Supreme Court allows Pa. extension for mail-in ballots
The U.S. Supreme Court on Monday decided not to halt the state high court's ruling that mail-in ballots will be accepted up to three days after Election Day, even without a postmark.
With just two weeks until Nov. 3, that ruling puts an end to the legal challenge mounted by the state Republican Party and top Republican officials within the state — at least for now.
In two separate applications for a stay, the nation's highest court deadlocked — a 4-4 tie, with only eight justices on the court — on whether to halt the Pennsylvania Supreme Court's September decision that ballots must be counted when received days following the election.
Justices Samuel Alito, Clarence Thomas, Neil Gorsuch and Brett Kavanaugh voted in favor of the stay, while Chief Justice John Roberts and the court's three liberal justices voted against it.
The applications argued that the state high court legislated from the bench when it ruled to extend the mail ballot reception deadline from 8 p.m.

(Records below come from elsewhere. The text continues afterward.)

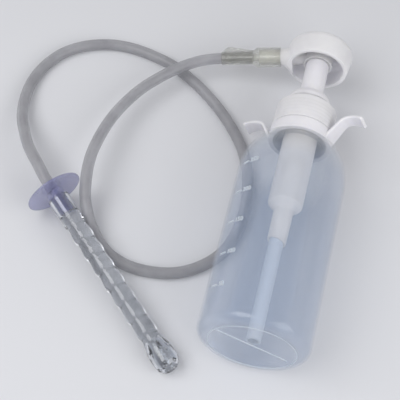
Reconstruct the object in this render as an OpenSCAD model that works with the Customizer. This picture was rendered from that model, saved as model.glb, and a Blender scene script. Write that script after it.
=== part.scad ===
// Hand pump vaginal douche: squeeze bottle with a plunger pump, hose and wave nozzle.
// The bottle lies on its side, foot towards -Y and pump towards +Y, on the plane z = 0.
// Pieces on the bottle's axis are drawn upright, foot at z = 0, and then laid down.

/* [Bottle] */
// Outer radius of the bottle
bottle_r = 31; // [28:0.5:36]
// Wall of the bottle
bottle_wall = 1.2; // [0.8:0.1:1.6]
// Height of the straight side
body_h = 105; // [100:1:130]
// Height of the domed shoulder
shoulder_h = 26; // [20:1:32]
// Outer radius of the neck
neck_r = 15.4; // [14:0.1:16.5]
// Length of the neck above the shoulder
neck_h = 21; // [20:0.5:26]
// Wall of the neck
neck_wall = 2; // [1.5:0.1:2.5]
// Radius of the rounded edge at the foot
corner_r = 6; // [4:0.5:8]
// Width of the flat ring that the bottle stands on
foot_ring_w = 1; // [0.5:0.5:4]
// Depth of the hollow inside that ring
foot_recess = 1.5; // [0.5:0.1:2.5]
// Angle of the pinch-off line across the foot
pinch_angle = 22.5; // [0:0.5:90]
// Width of the pinch-off line
pinch_w = 0.6; // [0.4:0.1:1]
// Height of the pinch-off line
pinch_rise = 0.4; // [0.2:0.1:0.6]

/* [Graduation] */
// Number of marks on the scale
mark_count = 5; // [2:1:5]
// Height of the first mark
mark_first = 22; // [20:0.5:24]
// Height from one mark to the next
mark_pitch = 19.7; // [15:0.1:20]
// Angle of the marks round the bottle, above the -X side
mark_angle = 30.5; // [10:0.5:60]
// Length of one mark round the bottle
mark_len = 4.5; // [3:0.5:8]
// Width of the line of one mark
mark_line_w = 0.8; // [0.4:0.1:1.2]
// How far a mark stands proud
mark_rise = 0.3; // [0.1:0.1:0.5]

/* [Neck thread] */
// Rise of the thread in one turn
thread_pitch = 4; // [3:0.5:5]
// Height of the thread over the neck
thread_rise = 1.1; // [0.6:0.1:1.3]
// Width of the thread at its root
thread_w = 1.8; // [1.2:0.1:2.2]

/* [Finger grip] */
// Outer radius of the ring
grip_r = 18.6; // [17.8:0.1:20]
// Height of the ring
grip_h = 8; // [7:0.1:9]
// Height of the ring's lower flange
grip_flange_h = 1.7; // [1:0.1:2.5]
// Turn of the two wings about the bottle's axis, right wing up
wing_roll = 28; // [0:0.5:30]
// Thickness of a wing
wing_t = 1.8; // [1.4:0.1:2.4]
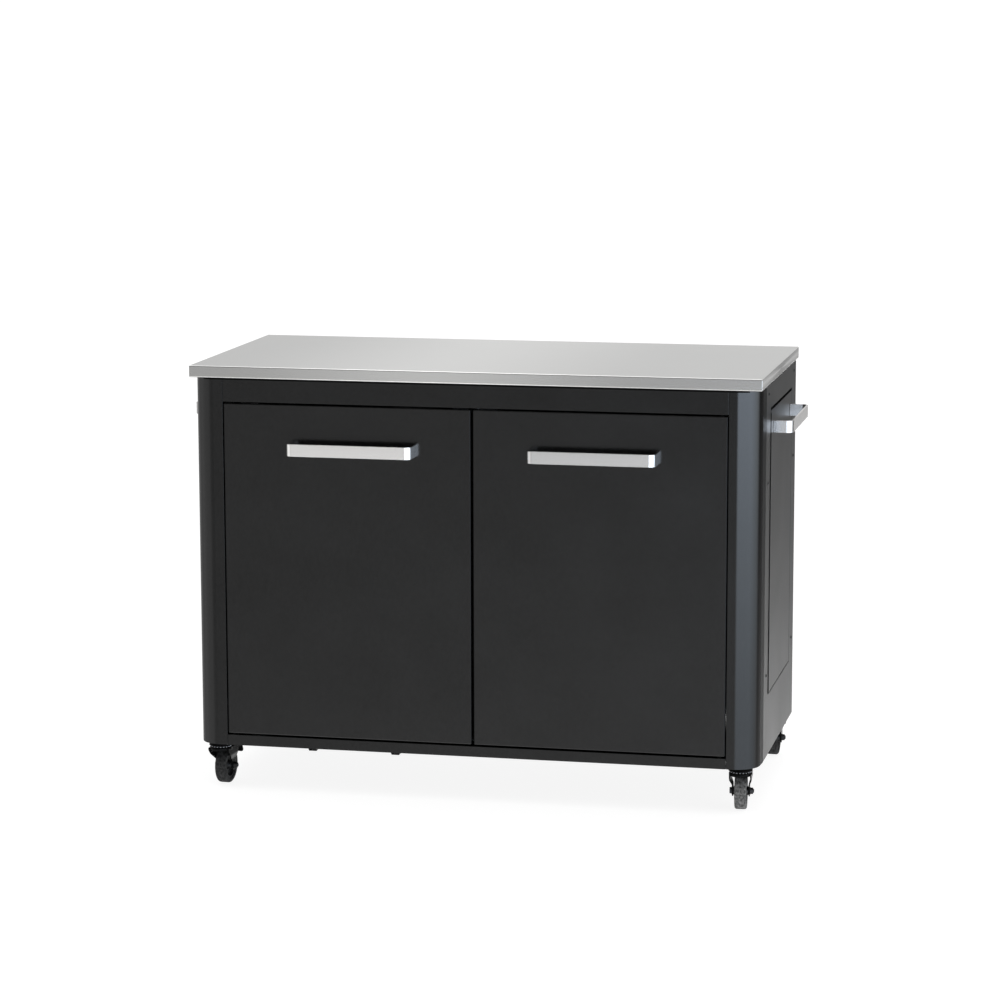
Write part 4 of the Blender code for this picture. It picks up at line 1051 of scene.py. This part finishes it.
def build_world():
    """A soft studio of light rings, brightest at the right front; the camera sees white."""
    world = bpy.data.worlds.new("studio")
    SCENE.world = world
    tree = tree_of(world)
    ray = add(tree, "ShaderNodeTexCoord").outputs["Generated"]
    parts = add(tree, "ShaderNodeSeparateXYZ", {}, {0: ray}).outputs
    heading = maths(tree, "ARCTAN2", parts[0], maths(tree, "MULTIPLY", parts[1], -1.0))
    share = gathered(tree, heading, -math.pi, math.pi)
    sky = BELOW
    for low, high, stops in RINGS:
        sky = add(tree, "ShaderNodeMix", {"data_type": "RGBA"}, {
            "Factor": gathered(tree, parts[2], low, high),
            "A": sky,
            "B": heading_ramp(tree, share, stops),
        }).outputs["Result"]
    lit = add(tree, "ShaderNodeBackground", {}, {"Color": sky, "Strength": 1.0})
    seen = add(tree, "ShaderNodeBackground", {}, {"Color": (1.0, 1.0, 1.0, 1.0), "Strength": 1.0})
    path = add(tree, "ShaderNodeLightPath").outputs["Is Camera Ray"]
    mixed = add(tree, "ShaderNodeMixShader", {}, {0: path, 1: lit.outputs[0], 2: seen.outputs[0]})
    add(tree, "ShaderNodeOutputWorld", {}, {"Surface": mixed.outputs[0]})


def build_floor():
    """A wide plain white floor that glows a little, so that its shadows stay pale."""
    bm = bmesh.new()
    bmesh.ops.create_circle(bm, cap_ends=True, segments=64, radius=FLOOR_RADIUS)
    mesh = to_mesh("floor", bm)
    paint = bpy.data.materials.new("white_floor")
    tree = tree_of(paint)
    shader = add(tree, "ShaderNodeBsdfPrincipled", {}, {
        "Base Color": (*grey(FLOOR_GREY), 1.0), "Roughness": 0.8, "Specular IOR Level": 0.1,
        "Emission Color": (1.0, 1.0, 1.0, 1.0), "Emission Strength": FLOOR_GLOW,
    })
    add(tree, "ShaderNodeOutputMaterial", {}, {"Surface": shader.outputs[0]})
    mesh.materials.append(paint)
    floor = bpy.data.objects.new("floor", mesh)
    SCENE.collection.objects.link(floor)
    floor.visible_glossy = False


def build_camera():
    """The camera looks along its yaw and pitch and is rolled about that line."""
    lens = bpy.data.cameras.new("camera")
    lens.lens = CAMERA_LENS
    lens.sensor_width = CAMERA_SENSOR
    lens.sensor_fit = "HORIZONTAL"
    lens.clip_start, lens.clip_end = CAMERA_CLIP
    camera = bpy.data.objects.new("camera", lens)
    SCENE.collection.objects.link(camera)
    ahead = math.cos(CAMERA_PITCH)
    aim = Vector((
        math.sin(CAMERA_YAW) * ahead, math.cos(CAMERA_YAW) * ahead, math.sin(CAMERA_PITCH),
    ))
    level = Vector((math.cos(CAMERA_YAW), -math.sin(CAMERA_YAW), 0.0))
    rise = level.cross(aim)
    right = math.cos(CAMERA_ROLL) * level + math.sin(CAMERA_ROLL) * rise
    up = -math.sin(CAMERA_ROLL) * level + math.cos(CAMERA_ROLL) * rise
    turn = Matrix((right, up, -aim)).transposed().to_4x4()
    edge = Vector((0.0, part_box("worktop_skin")[0].y, 0.0))
    camera.matrix_world = Matrix.Translation(edge + Vector(CAMERA_PLACE)) @ turn
    SCENE.camera = camera


SCENE.view_settings.view_transform = "Standard"
build_camera()
build_world()
build_floor()
build_worktop()
build_front_posts()
build_shadow_strips()
build_handles()
dress_cabinet()
build_casters()
build_screws()
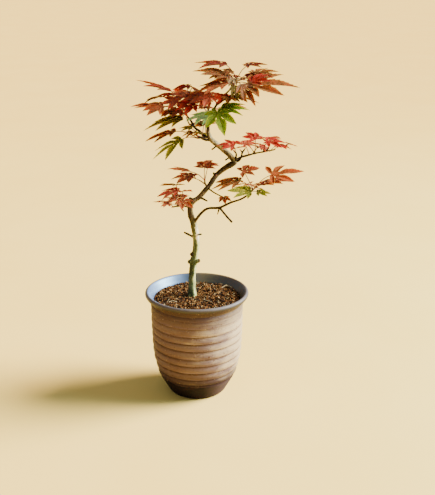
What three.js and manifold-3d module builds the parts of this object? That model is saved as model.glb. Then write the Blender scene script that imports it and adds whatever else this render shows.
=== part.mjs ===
// A small maple in a ribbed stoneware pot: pot, soil, a twisting trunk, its boughs and its masses of leaves.
// Millimetres, +Z up. The origin is the centre of the pot's flat underside. The front of the tree faces -Y.

import * as THREE from 'three';
import { mergeVertices } from 'three/addons/utils/BufferGeometryUtils.js';
import Module from 'manifold-3d';

const wasm = await Module();
wasm.setup();

// Pot
const RIM_RADIUS = 52.5;
const POT_HEIGHT = 109;
const WALL = 3.6;
const FLOOR_THICKNESS = 7;
const FLOOR_RADIUS = 27;
const WALL_HEIGHTS = [24, 40, 60, 98];
const POT_SIDES = 36;
// Height and outer radius of the foot, and of the body from above it to under the lip
const FOOT_OUTLINE = [[0, 27], [0.8, 28.2], [2.5, 29.8], [7.5, 32.6], [11.5, 34.9]];
const BODY_OUTLINE = [
  [15.5, 37.2], [20.5, 39.4], [28, 41.6], [36, 43.5], [44, 44.9], [60, 45.9], [80, 46.5], [97, 46.9],
];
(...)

Nov. 3 to Nov. 6. The state legislature passed and Gov. Tom Wolf signed one bill earlier in 2020 to address concerns over COVID-19 as it pertains to the election, and that bill set the deadline to Election Day night.
This stay was unlikely to have been denied, given recent decisions in other, similar cases from other states, in which the court erred on the sides of state legislatures rather than courts. The justices did not issue any opinion.